Biden’s climate plan already pulls strongly from many Californian initiatives, including the push for 100 percent clean emissions vehicles and energy efficiency in buildings. “The use of performance standards to transform individual sectors of the economy has been crucially important,” said Ricketts, who has been in conversations with Biden’s team and has suggested climate policies to adopt. “California notably had the first carbon market. Then there’s the state renewable portfolio standard, and now the state’s 100 percent clean electricity standard is arriving for renewables in the electricity grid.”
The federal government is also likely to pull from the state’s detailed method of mapping environmental impacts across disenfranchised communities to build an intersectional understanding of environmental justice. The Biden team has committed 40 percent of funding under his nearly $2 trillion plan to disenfranchised communities.
But it remains to be seen how adept the Biden administration is at scaling and rolling out its initiatives. “One of the really frustrating things about federal policy is that we need fast emission reductions, and we need them to be really deep. Had we started 20 years ago, we’d be in a lot better shape,” said Carlson. “I think the hard challenge is going to be, how to deeply cut emissions over a very short timeframe, in a way that is distributed and totally fair, that … protects the most disadvantaged communit[ies] and provides them with real access to clean energy.”
Experts also agree California isn’t perfect: It, too, has a ways to go when it comes to, for example, recycling infrastructure, clean energy job growth, and environmental justice remediation.

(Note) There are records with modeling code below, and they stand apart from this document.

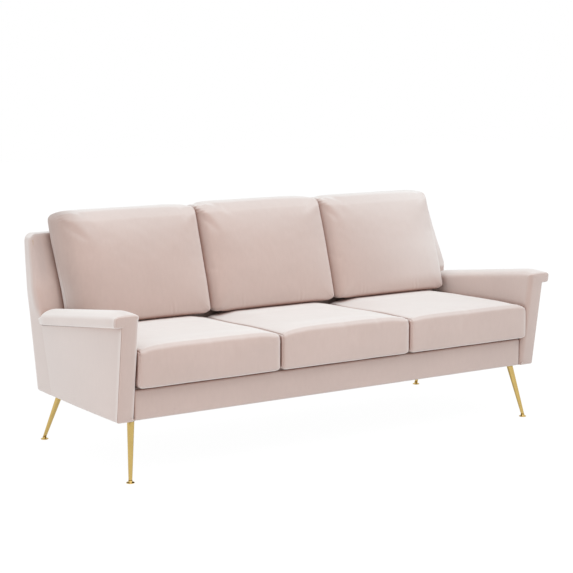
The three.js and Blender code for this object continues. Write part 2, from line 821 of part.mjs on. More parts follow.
// Seat cushions are crowned as far as the back cushions that press on their rear.
function seatCushion(x) {
  const crown = (u, v) => {
    const t = (v + seatDepth / 2) / (restStart + seatCushionFront);
    return seatCrown * level((2 * u) / cushionWidth) * swell(Math.min(t, 1));
  };
  const geometry = cushionSolid(cushionWidth, seatDepth, seatCushionHeight, crown);
  return geometry.translate(x, seatDepth / 2 - seatCushionFront, deckTop + gap);
}

// Back cushions stand on the seat cushions and lean on the back panel.
function backCushion(x) {
  const height = backCushionTop - backCushionBottom;
  const crown = (u, v) => backCrown * level((2 * u) / cushionWidth) * level((2 * v) / height);
  const geometry = cushionSolid(cushionWidth, height, backCushionThickness, crown);
  geometry.rotateX(Math.PI / 2);
  return geometry.translate(x, armDepth - gap, backCushionBottom + height / 2);
}

["left", "centre", "right"].forEach((seatName, i) => {
  const x = (i - (seats - 1) / 2) * seatPitch;
  add("seat_cushion_" + seatName, solid(seatCushion(x)), velvet);
  add("back_cushion_" + seatName, rake(solid(backCushion(x))), velvet);
});

// The origin lies on the floor, under the middle of the whole sofa.
const bounds = new THREE.Box3().setFromObject(sofa);
const centre = bounds.getCenter(new THREE.Vector3());
sofa.position.set(-centre.x, -centre.y, -bounds.min.z);

export default sofa;
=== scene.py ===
import json
import math

import bmesh
import bpy
from mathutils import Matrix, Vector, kdtree, noise


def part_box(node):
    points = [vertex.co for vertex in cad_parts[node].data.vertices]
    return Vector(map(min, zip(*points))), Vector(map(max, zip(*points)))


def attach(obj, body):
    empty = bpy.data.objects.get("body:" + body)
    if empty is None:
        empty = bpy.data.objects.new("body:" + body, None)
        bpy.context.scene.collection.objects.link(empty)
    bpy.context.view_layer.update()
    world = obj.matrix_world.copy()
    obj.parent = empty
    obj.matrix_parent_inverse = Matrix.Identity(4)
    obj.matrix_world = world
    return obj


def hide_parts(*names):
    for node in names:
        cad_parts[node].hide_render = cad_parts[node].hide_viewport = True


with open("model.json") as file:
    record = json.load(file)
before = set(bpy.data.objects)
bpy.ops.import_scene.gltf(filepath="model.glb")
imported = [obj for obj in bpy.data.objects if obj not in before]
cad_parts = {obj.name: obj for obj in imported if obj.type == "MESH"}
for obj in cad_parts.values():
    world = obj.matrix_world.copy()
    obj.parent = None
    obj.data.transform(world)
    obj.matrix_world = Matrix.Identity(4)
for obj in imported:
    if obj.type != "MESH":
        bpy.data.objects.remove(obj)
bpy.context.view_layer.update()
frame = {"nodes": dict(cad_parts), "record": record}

scene = bpy.context.scene

# Metres, in the sofa's own frame: X to the right as seen from the front, Y to the back, Z up.
MM = 0.001
front_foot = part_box("foot_front_left")
FOOT_Y = (front_foot[0][1] + front_foot[1][1]) / 2  # the front feet, and the arms' front edge at its foot
UNDERSIDE = 217 * MM
ARM_INNER = 880 * MM  # half the width between the arms
ARM_OUTER = 946 * MM  # outer face of an arm's wall at the front
ARM_REAR = 963.5 * MM  # outer face of the wall where it meets the back panel
LIP_OUTER = 975 * MM  # outer face of the armrest
LIP = 39 * MM  # height of that face
ARM_HEIGHT = 601 * MM  # floor to the armrest's front top edge
ARM_LEAN = 56 * MM  # the front edge leans forward by this
ARM_FALL = 76 * MM  # the armrest falls to the rear by this
ARM_DEPTH = 512 * MM  # at the underside
BACK_THICK = 66 * MM  # at the top of the back panel
BACK_FOOT_THICK = 130 * MM
BACK_TOP = 798 * MM
BACK_LEAN = 180 * MM  # the panel's front leans to the rear by this
BACK_HALF_LOW = 968 * MM  # half its width, low down and at its top
BACK_HALF_HIGH = 951 * MM
BACK_TAPER_START = 590 * MM  # the back panel draws in above this height
BACK_TOP_SET = 12 * MM  # top of the back panel's front, behind the line of its lower part
ARM_JOIN_LOW = 500 * MM  # the arms meet the back panel below this height
ARM_JOIN_HIGH = 545 * MM
RAIL_FRONT = 4 * MM  # the front rail's cloth, behind the front feet
RAIL_TOP = 326.3 * MM
DECK_TOP = 334.6 * MM  # carries the seat cushions
SEAT_TOP = 472.9 * MM  # carries the back cushions
SEAT_FRONT = -37 * MM  # the seat cushions' front, ahead of the front feet
CUSHION_TOP = 890 * MM  # of the back cushions
PITCH = 2 * ARM_INNER / 3  # from the middle of one cushion to the next

BACK_SLOPE = BACK_LEAN / (BACK_TOP - UNDERSIDE)
FRONT_SLOPE = -ARM_LEAN / (ARM_HEIGHT - UNDERSIDE)
ARM_SLOPE = ARM_FALL / (ARM_DEPTH + ARM_LEAN)


def back_plane(z, inset=0.0):
    """Y of the back panel's front at a height."""
    return FOOT_Y + ARM_DEPTH - inset + BACK_SLOPE * (z - UNDERSIDE)


REST_Y = back_plane(SEAT_TOP, 108 * MM)  # front of the back cushions, at their foot


# Camera

CAMERA_PLACE = (-3.2255, -4.6186 + FOOT_Y, 1.498)
CAMERA_PITCH = 8.89  # degrees down from level
CAMERA_YAW = 32.75  # degrees to the right of straight to the back
CAMERA_LENS = 95.65


def aim_camera():
    data = bpy.data.cameras.new("camera")
    data.sensor_width = 36
    data.lens = CAMERA_LENS
    data.clip_end = 60
    camera = bpy.data.objects.new("camera", data)
    camera.location = CAMERA_PLACE
    camera.rotation_euler = (math.radians(90 - CAMERA_PITCH), 0, math.radians(-CAMERA_YAW))
    scene.collection.objects.link(camera)
    scene.camera = camera


aim_camera()


# Materials

WHITE = (1, 1, 1, 1)


def set_inputs(tree, made, values):
    """Links each input to a socket, or sets it to a plain value."""
    for key, value in values.items():
        if isinstance(value, bpy.types.NodeSocket):
            tree.links.new(value, made.inputs[key])
        else:
            made.inputs[key].default_value = value


def node(tree, kind, values=None, **settings):
    made = tree.nodes.new(kind)
    for key, value in settings.items():
        setattr(made, key, value)
    set_inputs(tree, made, values or {})
    return made


def new_material(name):
    material = bpy.data.materials.new(name)
    material.use_nodes = True
    tree = material.node_tree
    return material, tree, tree.nodes["Principled BSDF"]


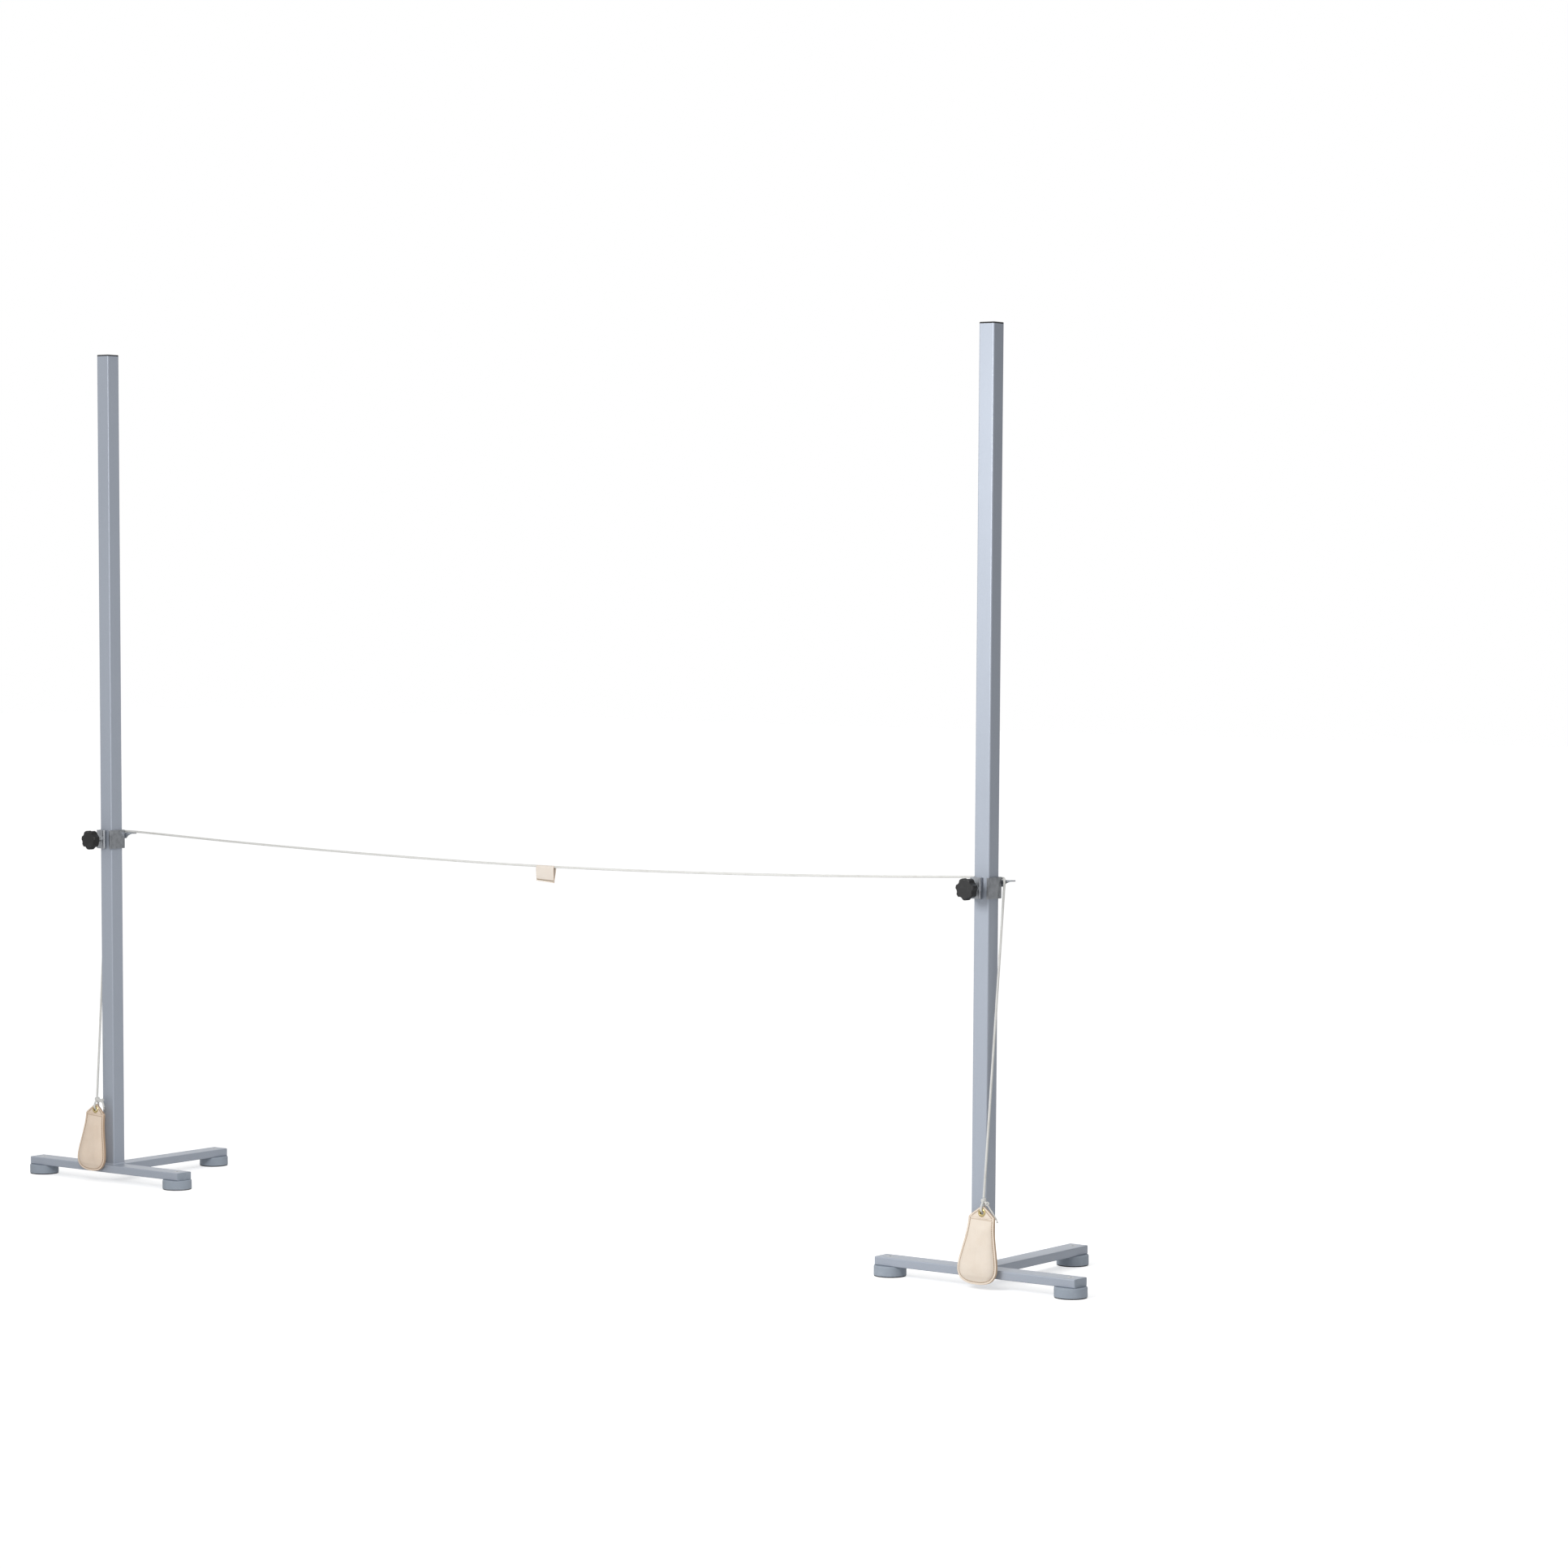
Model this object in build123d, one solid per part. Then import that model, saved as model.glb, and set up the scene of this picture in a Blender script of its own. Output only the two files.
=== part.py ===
from build123d import *
from math import atan2, cos, pi, radians, sin, sqrt, tan
import os

os.makedirs("parts", exist_ok=True)

# Sizes are in millimetres. X runs from the left standard to the right one, Y to the back, Z up.
# Each standard is worked out about its own upright: x = 0 and y = 0 on the upright's axis,
# z = 0 on the floor.

# Where the standards stand
post_spacing = 2740.0
bar_ahead = 15.0            # the crossbar's centre line lies this far in front of the upright's axis

# Upright and its cap
post_side = 40.0
post_wall = 2.0
post_corner = 3.0
post_length = 2100.0
weld_size = 3.0             # legs of the weld around the upright's foot
weld_land = 0.4             # width of the weld's blunt top
cap_rim = 3.5
cap_depth = 25.0
cap_wall = 2.0
cap_bevel = 1.0
plug_gap = 0.15             # between a plug and the tube around it
least_corner = 0.4          # corner radius inside a tube or on a skirt, at least

# Base of flat tube
bar_length = 540.0
bar_depth = 50.0
bar_height = 20.0
bar_wall = 2.0
bar_corner = 2.5
leg_length = 390.0
plug_flange = 2.0
plug_depth = 14.0
plug_wall = 2.0
plug_bevel = 0.6

# Round feet and their screws
foot_diameter = 75.0
foot_height = 22.5
foot_edge = 3.0
foot_inset = 26.0
sole_height = 2.5
sole_step = 1.0             # the sole is this much smaller than the foot, all round
foot_screw_diameter = 8.0
foot_screw_head = 16.0
foot_screw_reach = 15.0     # depth of the screw in the foot
foot_screw_socket = 5.0     # across the flats
foot_screw_socket_depth = 2.5
screw_gap = 0.2
cut_past = 1.0              # how far a cut runs past the face it opens

# Slide sleeve, bent from flat steel
support_height = 897.0      # middle of the sleeve above the floor
sleeve_height = 48.0
strap = 5.0
strap_bend = 6.0            # outer bend radius
slide_gap = 1.0             # between the sleeve and the upright
pad_space = 6.0             # between the front flange and the upright
lip_edge = 4.0              # the return lip's outer face, from the upright's axis
lip_depth = 8.0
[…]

Blumenfeld anticipates the state’s relationship with Biden may also not always be rosy. “There’s a sense that it’s just going to be a complete lovefest, and we hope that it is,” he said. “But California will keep pushing. So our role as an agitator is gonna continue … this fight is really the fight of our lifetimes,” he said, comparing potential disagreements with the Biden team to being “angry with your friends.”
Not everyone will be happy with the idea of California taking a prominent lead in shaping federal climate policy—especially conservatives. Policy experts, however, argue that California’s climate policies should be seen through apolitical, empirical success metrics.
“The foundational climate policies in California were passed under Republican Governor [Arnold] Schwarzenegger. The thing to drive home to people who might see … the California model as a sort of left-coast imposition, is actually that what underpins California’s approach has been bipartisanship, pragmatism, science-based targets, and very talented civil servants,” said Aimee Barnes, senior adviser to former California Governor Jerry Brown. “I think that those broad categories are a winning combination, regardless of where you are in the country.”
Blumenfeld said he hopes the discussion around climate action can simply boil down to choosing the best ideas. “We’ve had so much devastation and trauma and death in the last four years because of turning a blind eye to science and public health that my hope is that we can get to a place where the best idea is the one that wins,” he said. California “should only be listened to if we have good ideas that make sense, that help us grow as a country. And I think the truth is that we do.”